Raw data
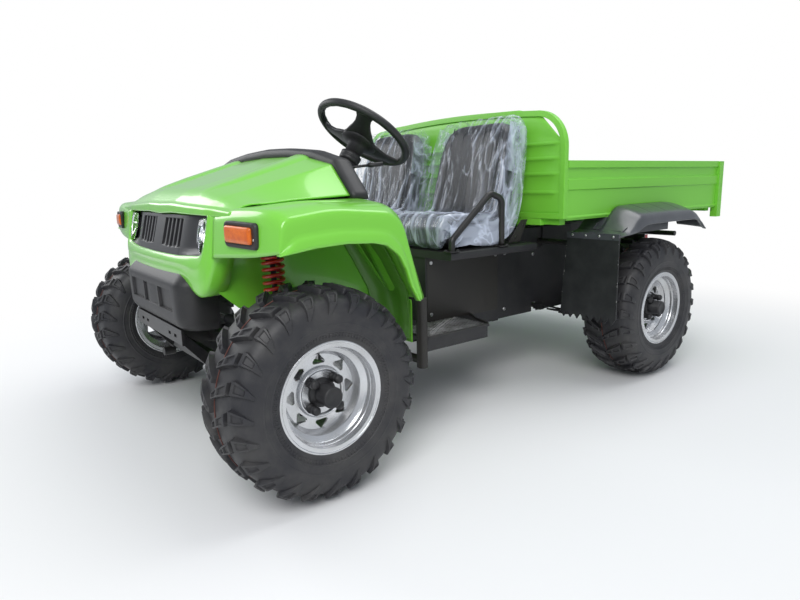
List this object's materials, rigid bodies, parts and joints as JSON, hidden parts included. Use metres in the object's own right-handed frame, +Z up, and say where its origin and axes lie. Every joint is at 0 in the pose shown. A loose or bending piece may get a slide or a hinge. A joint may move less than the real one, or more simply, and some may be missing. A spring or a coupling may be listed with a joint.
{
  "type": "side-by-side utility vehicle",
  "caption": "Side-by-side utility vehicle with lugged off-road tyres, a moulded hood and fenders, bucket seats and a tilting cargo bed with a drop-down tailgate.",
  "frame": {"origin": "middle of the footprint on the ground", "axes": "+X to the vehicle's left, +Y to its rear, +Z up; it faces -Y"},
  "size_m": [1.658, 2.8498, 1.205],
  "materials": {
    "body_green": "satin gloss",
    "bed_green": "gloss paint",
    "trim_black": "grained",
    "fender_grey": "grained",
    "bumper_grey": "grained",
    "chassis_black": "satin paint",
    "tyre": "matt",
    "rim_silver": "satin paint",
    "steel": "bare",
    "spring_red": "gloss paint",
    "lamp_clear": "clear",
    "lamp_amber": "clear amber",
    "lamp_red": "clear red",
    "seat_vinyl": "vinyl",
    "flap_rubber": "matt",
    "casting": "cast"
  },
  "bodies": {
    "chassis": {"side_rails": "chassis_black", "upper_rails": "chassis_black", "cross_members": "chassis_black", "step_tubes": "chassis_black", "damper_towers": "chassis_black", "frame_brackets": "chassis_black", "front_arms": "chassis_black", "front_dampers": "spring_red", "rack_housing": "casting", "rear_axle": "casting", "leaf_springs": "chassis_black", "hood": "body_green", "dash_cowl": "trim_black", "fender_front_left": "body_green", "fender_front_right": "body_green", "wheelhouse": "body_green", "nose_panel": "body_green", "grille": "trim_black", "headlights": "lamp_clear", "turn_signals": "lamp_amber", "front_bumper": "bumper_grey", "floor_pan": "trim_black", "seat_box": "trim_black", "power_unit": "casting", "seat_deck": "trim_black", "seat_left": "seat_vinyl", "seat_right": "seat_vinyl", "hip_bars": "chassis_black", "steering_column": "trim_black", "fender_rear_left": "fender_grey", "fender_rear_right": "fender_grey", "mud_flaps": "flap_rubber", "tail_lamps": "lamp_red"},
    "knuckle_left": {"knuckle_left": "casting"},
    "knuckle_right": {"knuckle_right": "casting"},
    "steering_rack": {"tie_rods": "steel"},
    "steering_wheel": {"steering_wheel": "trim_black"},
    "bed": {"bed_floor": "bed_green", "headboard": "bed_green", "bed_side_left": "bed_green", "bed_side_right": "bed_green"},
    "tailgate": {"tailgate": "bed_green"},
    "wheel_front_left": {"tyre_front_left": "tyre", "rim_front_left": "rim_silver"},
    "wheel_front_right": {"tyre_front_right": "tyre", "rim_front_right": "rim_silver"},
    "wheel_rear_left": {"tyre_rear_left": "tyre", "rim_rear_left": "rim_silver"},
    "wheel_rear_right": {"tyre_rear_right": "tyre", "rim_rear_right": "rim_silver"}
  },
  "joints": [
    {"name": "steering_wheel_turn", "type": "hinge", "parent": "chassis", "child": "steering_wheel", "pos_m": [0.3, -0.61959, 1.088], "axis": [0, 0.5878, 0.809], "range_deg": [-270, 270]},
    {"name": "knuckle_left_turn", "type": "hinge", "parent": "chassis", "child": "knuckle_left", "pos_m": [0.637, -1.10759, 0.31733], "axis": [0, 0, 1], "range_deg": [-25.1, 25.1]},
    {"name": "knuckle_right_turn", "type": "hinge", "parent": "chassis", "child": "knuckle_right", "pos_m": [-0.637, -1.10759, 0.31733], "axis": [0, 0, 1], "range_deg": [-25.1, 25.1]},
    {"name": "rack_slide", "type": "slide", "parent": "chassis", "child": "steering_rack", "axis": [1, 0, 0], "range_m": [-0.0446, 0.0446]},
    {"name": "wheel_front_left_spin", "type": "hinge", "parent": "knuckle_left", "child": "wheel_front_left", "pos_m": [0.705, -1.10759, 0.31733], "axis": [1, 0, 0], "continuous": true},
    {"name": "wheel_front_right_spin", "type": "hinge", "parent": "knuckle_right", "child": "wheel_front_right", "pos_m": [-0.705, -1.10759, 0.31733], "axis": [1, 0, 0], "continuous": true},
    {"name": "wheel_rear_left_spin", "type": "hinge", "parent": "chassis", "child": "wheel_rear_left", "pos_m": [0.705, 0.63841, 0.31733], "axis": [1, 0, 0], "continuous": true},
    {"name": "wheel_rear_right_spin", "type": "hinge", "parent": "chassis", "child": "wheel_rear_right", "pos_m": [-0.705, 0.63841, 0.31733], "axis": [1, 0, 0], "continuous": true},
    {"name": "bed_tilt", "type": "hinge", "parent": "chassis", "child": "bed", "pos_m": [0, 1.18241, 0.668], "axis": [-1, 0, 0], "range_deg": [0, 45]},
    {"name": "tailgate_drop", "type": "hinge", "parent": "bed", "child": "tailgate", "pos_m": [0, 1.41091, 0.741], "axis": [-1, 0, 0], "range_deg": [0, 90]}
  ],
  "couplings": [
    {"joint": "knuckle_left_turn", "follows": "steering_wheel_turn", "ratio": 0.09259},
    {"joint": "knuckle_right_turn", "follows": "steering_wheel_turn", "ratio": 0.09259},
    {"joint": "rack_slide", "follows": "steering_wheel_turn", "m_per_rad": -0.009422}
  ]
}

Given task
Print the complete listing again, exactly as it stands.

Answer in full
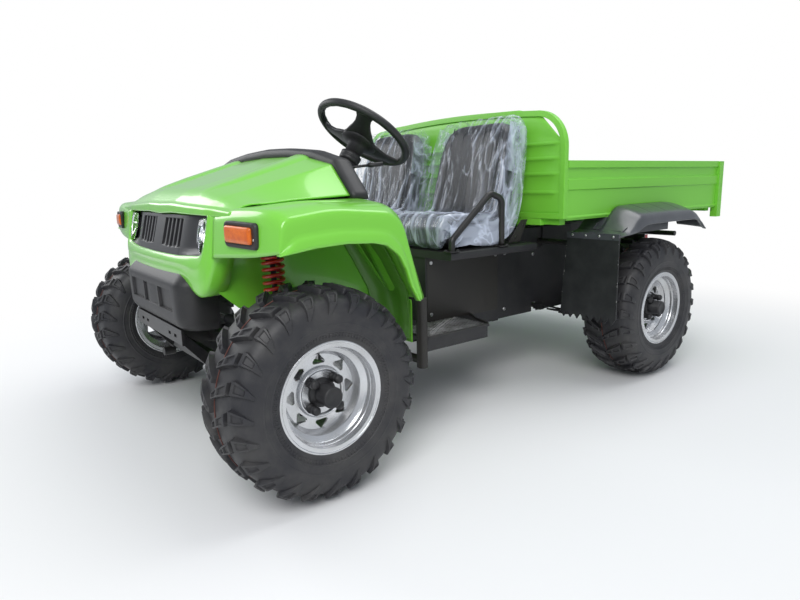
List this object's materials, rigid bodies, parts and joints as JSON, hidden parts included. Use metres in the object's own right-handed frame, +Z up, and say where its origin and axes lie. Every joint is at 0 in the pose shown. A loose or bending piece may get a slide or a hinge. A joint may move less than the real one, or more simply, and some may be missing. A spring or a coupling may be listed with a joint.
{
  "type": "side-by-side utility vehicle",
  "caption": "Side-by-side utility vehicle with lugged off-road tyres, a moulded hood and fenders, bucket seats and a tilting cargo bed with a drop-down tailgate.",
  "frame": {"origin": "middle of the footprint on the ground", "axes": "+X to the vehicle's left, +Y to its rear, +Z up; it faces -Y"},
  "size_m": [1.658, 2.8498, 1.205],
  "materials": {
    "body_green": "satin gloss",
    "bed_green": "gloss paint",
    "trim_black": "grained",
    "fender_grey": "grained",
    "bumper_grey": "grained",
    "chassis_black": "satin paint",
    "tyre": "matt",
    "rim_silver": "satin paint",
    "steel": "bare",
    "spring_red": "gloss paint",
    "lamp_clear": "clear",
    "lamp_amber": "clear amber",
    "lamp_red": "clear red",
    "seat_vinyl": "vinyl",
    "flap_rubber": "matt",
    "casting": "cast"
  },
  "bodies": {
    "chassis": {"side_rails": "chassis_black", "upper_rails": "chassis_black", "cross_members": "chassis_black", "step_tubes": "chassis_black", "damper_towers": "chassis_black", "frame_brackets": "chassis_black", "front_arms": "chassis_black", "front_dampers": "spring_red", "rack_housing": "casting", "rear_axle": "casting", "leaf_springs": "chassis_black", "hood": "body_green", "dash_cowl": "trim_black", "fender_front_left": "body_green", "fender_front_right": "body_green", "wheelhouse": "body_green", "nose_panel": "body_green", "grille": "trim_black", "headlights": "lamp_clear", "turn_signals": "lamp_amber", "front_bumper": "bumper_grey", "floor_pan": "trim_black", "seat_box": "trim_black", "power_unit": "casting", "seat_deck": "trim_black", "seat_left": "seat_vinyl", "seat_right": "seat_vinyl", "hip_bars": "chassis_black", "steering_column": "trim_black", "fender_rear_left": "fender_grey", "fender_rear_right": "fender_grey", "mud_flaps": "flap_rubber", "tail_lamps": "lamp_red"},
    "knuckle_left": {"knuckle_left": "casting"},
    "knuckle_right": {"knuckle_right": "casting"},
    "steering_rack": {"tie_rods": "steel"},
    "steering_wheel": {"steering_wheel": "trim_black"},
    "bed": {"bed_floor": "bed_green", "headboard": "bed_green", "bed_side_left": "bed_green", "bed_side_right": "bed_green"},
    "tailgate": {"tailgate": "bed_green"},
    "wheel_front_left": {"tyre_front_left": "tyre", "rim_front_left": "rim_silver"},
    "wheel_front_right": {"tyre_front_right": "tyre", "rim_front_right": "rim_silver"},
    "wheel_rear_left": {"tyre_rear_left": "tyre", "rim_rear_left": "rim_silver"},
    "wheel_rear_right": {"tyre_rear_right": "tyre", "rim_rear_right": "rim_silver"}
  },
  "joints": [
    {"name": "steering_wheel_turn", "type": "hinge", "parent": "chassis", "child": "steering_wheel", "pos_m": [0.3, -0.61959, 1.088], "axis": [0, 0.5878, 0.809], "range_deg": [-270, 270]},
    {"name": "knuckle_left_turn", "type": "hinge", "parent": "chassis", "child": "knuckle_left", "pos_m": [0.637, -1.10759, 0.31733], "axis": [0, 0, 1], "range_deg": [-25.1, 25.1]},
    {"name": "knuckle_right_turn", "type": "hinge", "parent": "chassis", "child": "knuckle_right", "pos_m": [-0.637, -1.10759, 0.31733], "axis": [0, 0, 1], "range_deg": [-25.1, 25.1]},
    {"name": "rack_slide", "type": "slide", "parent": "chassis", "child": "steering_rack", "axis": [1, 0, 0], "range_m": [-0.0446, 0.0446]},
    {"name": "wheel_front_left_spin", "type": "hinge", "parent": "knuckle_left", "child": "wheel_front_left", "pos_m": [0.705, -1.10759, 0.31733], "axis": [1, 0, 0], "continuous": true},
    {"name": "wheel_front_right_spin", "type": "hinge", "parent": "knuckle_right", "child": "wheel_front_right", "pos_m": [-0.705, -1.10759, 0.31733], "axis": [1, 0, 0], "continuous": true},
    {"name": "wheel_rear_left_spin", "type": "hinge", "parent": "chassis", "child": "wheel_rear_left", "pos_m": [0.705, 0.63841, 0.31733], "axis": [1, 0, 0], "continuous": true},
    {"name": "wheel_rear_right_spin", "type": "hinge", "parent": "chassis", "child": "wheel_rear_right", "pos_m": [-0.705, 0.63841, 0.31733], "axis": [1, 0, 0], "continuous": true},
    {"name": "bed_tilt", "type": "hinge", "parent": "chassis", "child": "bed", "pos_m": [0, 1.18241, 0.668], "axis": [-1, 0, 0], "range_deg": [0, 45]},
    {"name": "tailgate_drop", "type": "hinge", "parent": "bed", "child": "tailgate", "pos_m": [0, 1.41091, 0.741], "axis": [-1, 0, 0], "range_deg": [0, 90]}
  ],
  "couplings": [
    {"joint": "knuckle_left_turn", "follows": "steering_wheel_turn", "ratio": 0.09259},
    {"joint": "knuckle_right_turn", "follows": "steering_wheel_turn", "ratio": 0.09259},
    {"joint": "rack_slide", "follows": "steering_wheel_turn", "m_per_rad": -0.009422}
  ]
}